We would suggest that the first sign of dollar repudiation is when the gold community stops thinking of the value of their gold in terms of dollars. When they look forward to every dip in the price as an opportunity to get more. Today, they may pay lip service to the latter (as the bitcoin maximalists do to their own price drops), but their angst over lower prices shows they want higher prices favorable to selling, not lower prices for more buying. Ergo they have not ceased demanding dollars just yet. The rest of the world will eventually stop demanding dollars, but this will be after the gold community stops. Which will be after more time, more crises, and more crazy policy responses. “Today is not that day,” quoth the Ranger from the North.
Do Central Banks dream of gold at night?
In the meantime, the central bankers have no reason to worry that an $1,800 or even $3,800 gold price will make people reject their paper. And indeed the central bankers do not worry about the price of gold at all (notwithstanding old quotes from policy makers during the Bretton Woods gold price-fixing era).
Virtually everyone thinks that gold is a commodity, the dollar is money, and the value of gold is expressed in terms of dollars. They buy when they think it will go up, and they sell when they expect it to go down.
Fundamental Analysis of the Gold Smashdown
Anyways, here is a chart showing about an hour and a half of high-resolution gold price action.
We have included both spot and futures prices on this chart. Notice anything?
There are times when the price of futures is below the price of spot. For a minute, around 22:58 to 22:59, it looks like this is so (though spot quotes are spotty during this time, as evidenced by the long straight lines). But what is clear is that the opposite condition also occurs. Spot is below futures. And it remains so for about 40 minutes.
We repeat what we said yesterday:
“Note that if there had been a “smash” of futures, without any selling of physical, the basis would be something like -87%. Not minus zero point eight seven, but minus EIGHTY-SEVEN. We would be bellowing from the internet rooftops if such a huge backwardation in silver were occurring (and we would not be the only ones)!”

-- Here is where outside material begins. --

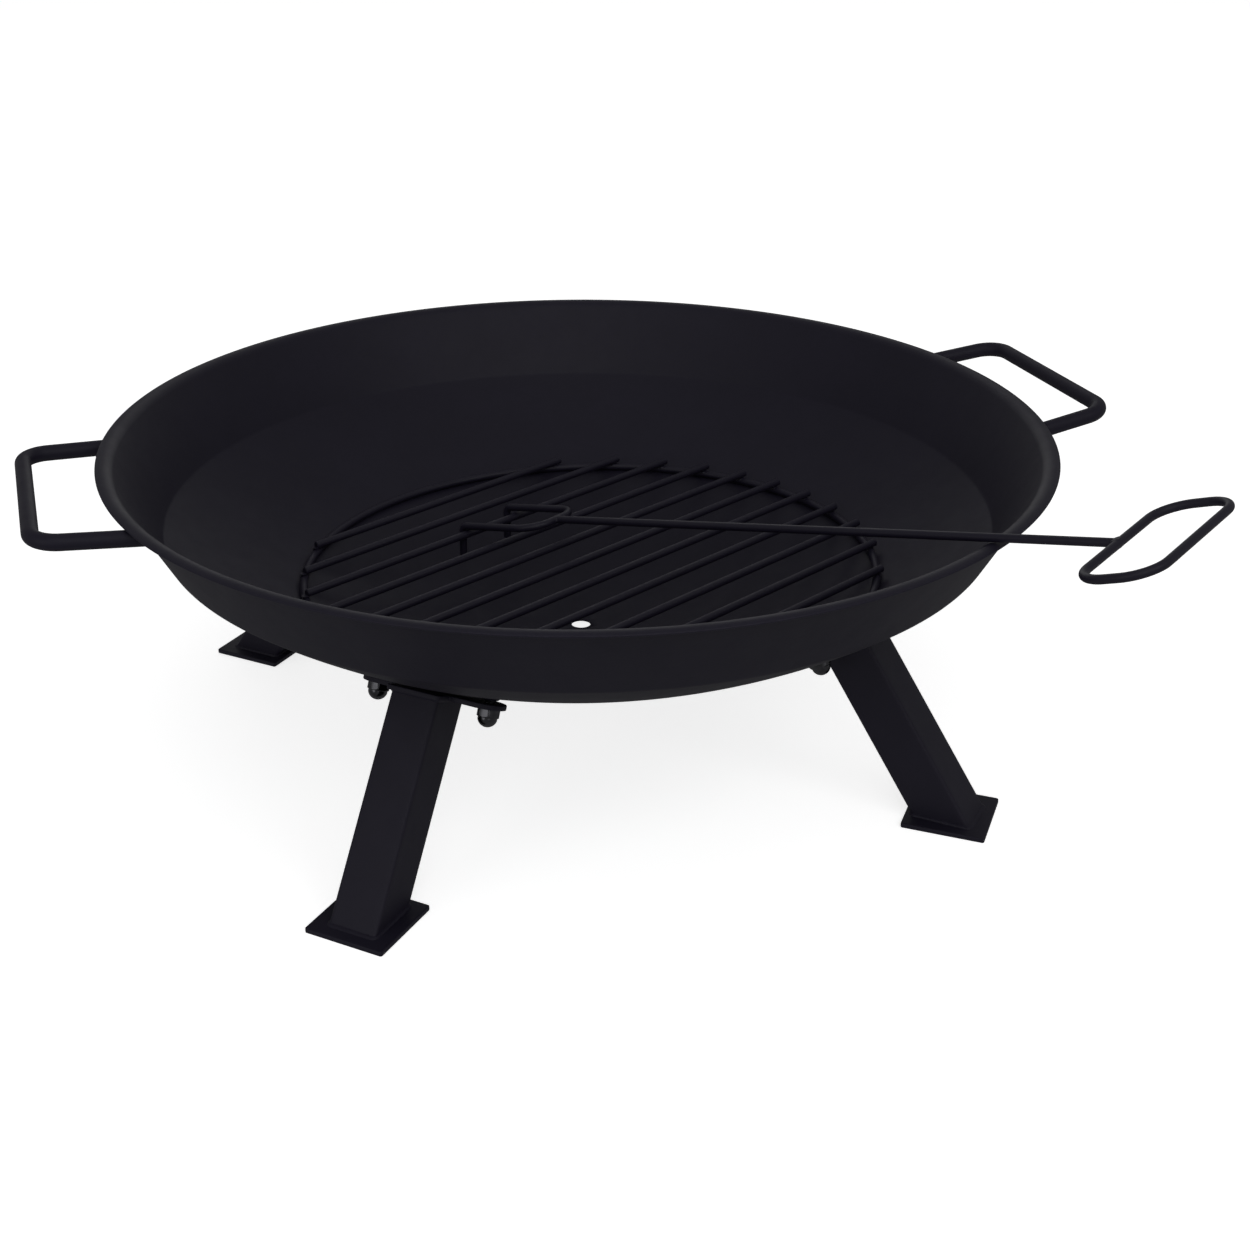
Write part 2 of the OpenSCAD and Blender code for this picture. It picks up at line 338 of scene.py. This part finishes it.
def outward(verts, faces):
    """Turns all faces of closed skins to face out."""
    mesh = bpy.data.meshes.new("check")
    mesh.from_pydata([tuple(map(float, v)) for v in verts], [], faces)
    work = bmesh.new()
    work.from_mesh(mesh)
    bmesh.ops.recalc_face_normals(work, faces=work.faces)
    faces = [tuple(v.index for v in f.verts) for f in work.faces]
    work.free()
    bpy.data.meshes.remove(mesh)
    return verts, faces


def meet(p, axis, face):
    """Where the line through p along axis meets a face; face(p) is (distance outside, normal)."""
    for _ in range(12):
        gap, normal = face(p)
        p = p - axis * gap / (normal @ axis)
    return p


# ---------- welds ----------
def bead(joints, size, ripples, wobble=0.14):
    """A closed fillet weld. A joint is (point, direction up one part, direction on the other)."""
    n = len(joints)
    turn = np.linspace(0, math.pi / 2, 7)
    rings = []
    for i, (p, a, b) in enumerate(joints):
        phase = 2 * math.pi * i / n
        wave = 0.55 * math.sin(ripples * phase) + 0.45 * math.sin(3 * phase + 1.1)
        w = size * (1 + wobble * wave)
        skin = [p + w * (a * math.cos(t) ** 1.5 + b * math.sin(t) ** 1.5) for t in turn]
        rings.append([p - 0.35 * size * unit(a + b)] + skin)
    return outward(*rings_to_mesh(rings, loop=True))


def butt_weld(origin, axis, outline, face, size, ripples):
    """The weld where a bar's end meets a face. outline gives the bar's (offset, outward) pairs."""
    joints = []
    for offset, out in outline:
        p = meet(origin + offset, axis, face)
        normal = face(p)[1]
        joints.append((p, axis, unit(out - normal * (out @ normal))))
    return bead(joints, size, ripples)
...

So, at best the argument is that “lots of people were motivated to sell lots of physical gold because, the cartel smashed the futures price.” Does this make any sense? Do you know any stackers who had been perfectly happy to think of the value of their gold as being, say, over $2,000? But suddenly they change their mind to think it is less than $1,700 and therefore rush to sell it now?

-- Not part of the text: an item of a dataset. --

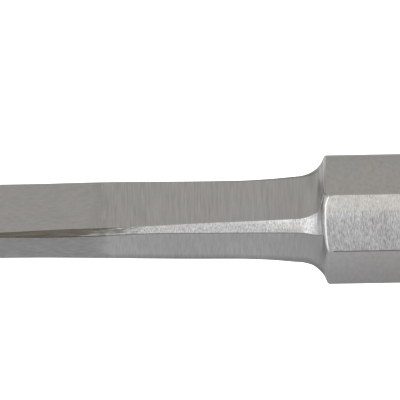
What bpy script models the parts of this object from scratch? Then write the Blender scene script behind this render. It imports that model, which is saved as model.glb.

Zero Demand for Paper Gold, Unlimited Demand for Physical Gold
The headlines go a step further. We saw the alleged “gold price smash in paper, but physical demand is on fire.”
How do they square this circle? The price of physical metal fell as hard as the price of paper futures—but demand for physical is purported to be an inferno.

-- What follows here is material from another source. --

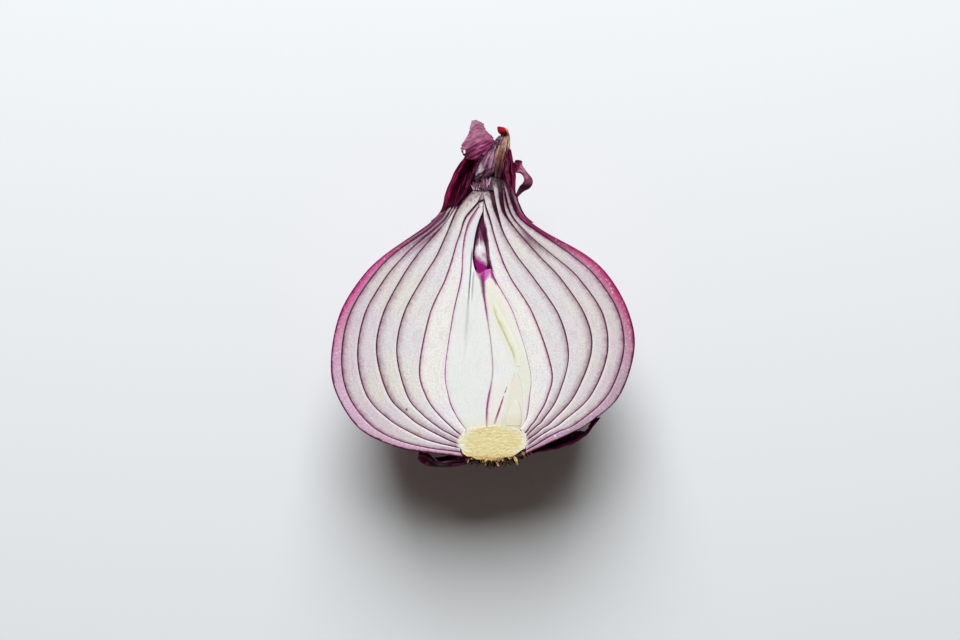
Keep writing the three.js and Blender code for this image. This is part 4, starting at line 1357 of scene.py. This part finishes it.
def roots():
    """A crust of torn root stubs over the foot of the plate, dark below and golden at the cut."""
    generator = random.Random(ROOT_SEED)
    strands = []
    for number in range(ROOT_COUNT):
        is_golden = number % 7 < 2
        kind = "golden" if is_golden else "thin" if number % 4 == 0 else "crumb"
        reach, depths, lengths, radii, tints = ROOT_KINDS[kind]
        at = generator.uniform(0.0, reach)
        near_cut = generator.uniform(0.0, 0.09)
        if is_golden or number % 2:
            around = generator.choice((near_cut, 1 - near_cut))
        else:
            around = generator.uniform(0.0, 1.0)
        start = round_point(*both_sides(PLATE_LINE, at, -ROOT_SINK), math.pi * around)
        direction = Vector((
            0.9 * math.cos(math.pi * around) * at * 2 + generator.uniform(-1.1, 1.1),
            -1.0 + generator.uniform(-0.2, 0.8),
            -0.75 * math.sin(math.pi * around) + generator.uniform(-0.5, 0.3),
        )).normalized()
        start.z = min(start.z, CUT - generator.uniform(*depths) * MM)
        direction.z = min(direction.z, 0.1)
        tint = generator.uniform(*tints)
        length, radius = (generator.uniform(*sizes) * MM for sizes in (lengths, radii))
        strands.append((start, direction, length, radius, number, tint))
    for number, (start, direction) in enumerate(LONG_ROOTS):
        course = (Vector(start) * MM, Vector(direction).normalized(), LONG_ROOT_LENGTH, LONG_ROOT_RADIUS)
        strands.append((*course, LONG_ROOT_SEED + number, 0.05))
    fit(bunch("torn_roots", strands), "roots", root_fibre())


def torn_fibres():
    """Pale fibres that hang between the neck's flesh and the dried leaf."""
    generator = random.Random(FIBRE_SEED)
    strands = []
    for number in range(FIBRE_COUNT):
        across = generator.uniform(-2.4, 1.9)
        low = 41.8 + 0.45 * across + generator.uniform(-0.2, 0.6)
        start = Vector((across, low, CUT / MM - generator.uniform(0.3, 1.2))) * MM
        direction = Vector((generator.uniform(-0.35, 0.45), 1.0, generator.uniform(-0.2, 0.2))).normalized()
        length = generator.uniform(*FIBRE_LENGTHS) * MM
        strands.append((start, direction, length, FIBRE_RADIUS, STRAND_SEED + number, generator.random()))
    fit(bunch("torn_fibres", strands), "neck_leaf", torn_fibre())


# Floor, light and camera

def stage():
    deselect()
    bpy.ops.mesh.primitive_plane_add(size=FLOOR_SIZE, location=(0, 0, -FLOOR_DROP))
    floor = bpy.context.object
    floor.name = "floor"
    finish = Finish("floor_paper", Roughness=0.85, Base_Color=(236, 239, 241))
    floor.data.materials.append(finish.material)

    world = bpy.data.worlds.new("daylight")
    bpy.context.scene.world = world
    world.use_nodes = True
    background = world.node_tree.nodes["Background"]
    background.inputs["Color"].default_value = colour(250, 232, 214)
    background.inputs["Strength"].default_value = WORLD_STRENGTH

    window = bpy.data.lights.new("window", "AREA")
    window.shape = "RECTANGLE"
    window.size, window.size_y = WINDOW_SIZES
    window.energy = WINDOW_ENERGY
    window.color = (0.965, 0.99, 1.0)
    lamp = bpy.data.objects.new("window", window)
    bpy.context.scene.collection.objects.link(lamp)
    lamp.location = WINDOW_PLACE
    aim = Vector((0.0, 0.0, CUT)) - lamp.location
    lamp.rotation_euler = aim.to_track_quat("-Z", "Y").to_euler()


def camera():
    data = bpy.data.cameras.new("camera")
    data.lens = LENS
    data.sensor_width = FILM_WIDTH
    data.clip_start = 0.01
    eye = bpy.data.objects.new("camera", data)
    bpy.context.scene.collection.objects.link(eye)
    eye.location = (*VIEW_MIDDLE, CUT + VIEW_WIDTH * LENS / FILM_WIDTH)
    bpy.context.scene.camera = eye
    bpy.context.scene.view_settings.view_transform = "Standard"


shells()
hearts()
shoot_and_bud()
inner_tip()
basal_plate()
roots()
base_skins()
neck_skins()
torn_fibres()
neck_core()
neck_flap()
neck_curl()
stage()
camera()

Let’s look at the same time period, this time showing spot price and basis (October contract).
Notice that big rise in basis, which occurs during the price drop. It continues another half hour, until the price has finally hit bottom. Basis is future – spot. If price is falling, and basis is rising, then what does that tell us?
A gold star to anyone who said that spot sold off more than futures.
What does demand for physical gold look like?
As with our silver report, there is a second phase to this gold price action. In part two of the story, we see from around 23:21 that the price hits the bottom and the basis hits the top. After that the price recovers half what it lost, but the basis gives back everything that it gained.
This, folks, is what buying of physical looks like.
We are left with one lingering question. What could explain such a big price drop when the market opens? We will address this further in a separate article, but it could be margin calls and other not-entirely-voluntary selling, which could fit with the other selloffs that were occurring.